Japonya’nın Ortadoğu barış konferansına katılma talebinde bulunması bu anlamda bir önem kazanıyor. Warschavski, ABD’nin Ortadoğu’da nükleer savaş hazırlığı yaptığını söyleyerek Bush’un adeta üçüncü dünya savaşı planı yaptığını iddia ediyor.
Konferansa davet edilmeyen Hamas, Arap devletlerine konferansı boykot etme çağrısında bulunurken, başka bir boykot çağrısı da İran’ın Dini Lideri Ayetullah Ali Hamaney’den geldi. Hamaney, İslam ülkelerine gelecek ay ABD’de yapılacak Ortadoğu Barış Konferansı’nı boykot etmeleri çağrısında bulundu. Suriye de 1967’den beri İsrail işgali altındaki Golan tepeleri konusunun tartışılmaması durumunda konferansa katılmayacağını duyurdu. Herkes barıştan öylesine umutsuz ki Mısır ve Suudi Arabistan bile konferansın bir çözüm getirmeyeceği yönünde açıklamalarda bulunuyor.
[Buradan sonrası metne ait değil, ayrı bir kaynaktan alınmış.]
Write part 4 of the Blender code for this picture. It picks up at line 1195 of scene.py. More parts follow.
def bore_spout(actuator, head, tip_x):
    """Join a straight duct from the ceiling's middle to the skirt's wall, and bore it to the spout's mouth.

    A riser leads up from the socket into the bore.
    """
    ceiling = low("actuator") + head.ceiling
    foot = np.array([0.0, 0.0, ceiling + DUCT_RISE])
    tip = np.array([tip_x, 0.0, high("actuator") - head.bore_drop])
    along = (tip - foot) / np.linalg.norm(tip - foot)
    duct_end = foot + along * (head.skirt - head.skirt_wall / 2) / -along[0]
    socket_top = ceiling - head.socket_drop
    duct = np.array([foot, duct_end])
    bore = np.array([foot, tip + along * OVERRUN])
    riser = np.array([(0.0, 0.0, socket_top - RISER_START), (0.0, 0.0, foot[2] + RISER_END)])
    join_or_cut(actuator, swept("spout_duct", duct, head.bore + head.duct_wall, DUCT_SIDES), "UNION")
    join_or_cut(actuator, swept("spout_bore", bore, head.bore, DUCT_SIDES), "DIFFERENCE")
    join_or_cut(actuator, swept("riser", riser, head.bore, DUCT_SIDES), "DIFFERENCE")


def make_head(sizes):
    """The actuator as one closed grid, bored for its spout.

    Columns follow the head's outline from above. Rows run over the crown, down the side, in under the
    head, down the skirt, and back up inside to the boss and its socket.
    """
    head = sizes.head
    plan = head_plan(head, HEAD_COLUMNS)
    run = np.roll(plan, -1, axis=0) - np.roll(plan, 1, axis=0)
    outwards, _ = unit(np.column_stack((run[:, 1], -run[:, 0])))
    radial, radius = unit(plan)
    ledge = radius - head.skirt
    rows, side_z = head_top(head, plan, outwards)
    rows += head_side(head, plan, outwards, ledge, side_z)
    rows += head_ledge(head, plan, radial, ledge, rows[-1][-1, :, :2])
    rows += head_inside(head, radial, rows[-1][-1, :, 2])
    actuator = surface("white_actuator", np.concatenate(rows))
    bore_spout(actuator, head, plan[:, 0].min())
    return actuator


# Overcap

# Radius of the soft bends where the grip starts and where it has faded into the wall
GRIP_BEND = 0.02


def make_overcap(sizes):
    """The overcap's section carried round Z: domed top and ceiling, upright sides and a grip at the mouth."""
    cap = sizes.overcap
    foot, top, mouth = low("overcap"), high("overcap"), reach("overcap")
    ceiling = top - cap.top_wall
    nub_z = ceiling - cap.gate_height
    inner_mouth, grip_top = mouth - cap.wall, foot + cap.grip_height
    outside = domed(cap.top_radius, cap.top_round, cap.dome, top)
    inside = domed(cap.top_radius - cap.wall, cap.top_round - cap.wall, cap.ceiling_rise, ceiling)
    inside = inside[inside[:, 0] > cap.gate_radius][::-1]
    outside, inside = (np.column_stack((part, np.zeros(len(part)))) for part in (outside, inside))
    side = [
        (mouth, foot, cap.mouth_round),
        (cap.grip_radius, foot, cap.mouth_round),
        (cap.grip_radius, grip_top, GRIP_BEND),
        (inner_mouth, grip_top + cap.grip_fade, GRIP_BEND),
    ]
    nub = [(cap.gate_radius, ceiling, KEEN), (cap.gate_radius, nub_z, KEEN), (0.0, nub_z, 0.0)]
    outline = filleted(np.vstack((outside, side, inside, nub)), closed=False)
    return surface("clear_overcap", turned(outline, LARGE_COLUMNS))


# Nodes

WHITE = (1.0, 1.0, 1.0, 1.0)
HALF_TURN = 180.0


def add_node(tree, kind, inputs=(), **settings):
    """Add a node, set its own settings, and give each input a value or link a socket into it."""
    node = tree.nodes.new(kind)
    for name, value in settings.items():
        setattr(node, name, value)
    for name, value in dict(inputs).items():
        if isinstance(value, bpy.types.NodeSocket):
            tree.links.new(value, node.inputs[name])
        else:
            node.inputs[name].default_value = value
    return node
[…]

Annapolis Konferansı’na, Ortadoğu Dörtlüsü olarak bilinen ABD, AB, Rusya ve BM’nin yanı sıra, Türkiye de katılacak. Toplantının “barış” adına yakışır bir toplantı olmasını beklemek ne denli mümkün, bi
linmiyor. Bundan sonra sormamız gereken soru, konferansa ev sahipliği yapmayı da düşünmüş olan Türkiye’ye bu gelecek yeni savaş ortamında nasıl bir rol biçildiği… Ortadoğu’da savaşa çekilmeye çalışan Türkiye’nin ılımlılar hattında yerini alması ve savaşın tam ortasında kalması kaçınılmaz gibi görünüyor.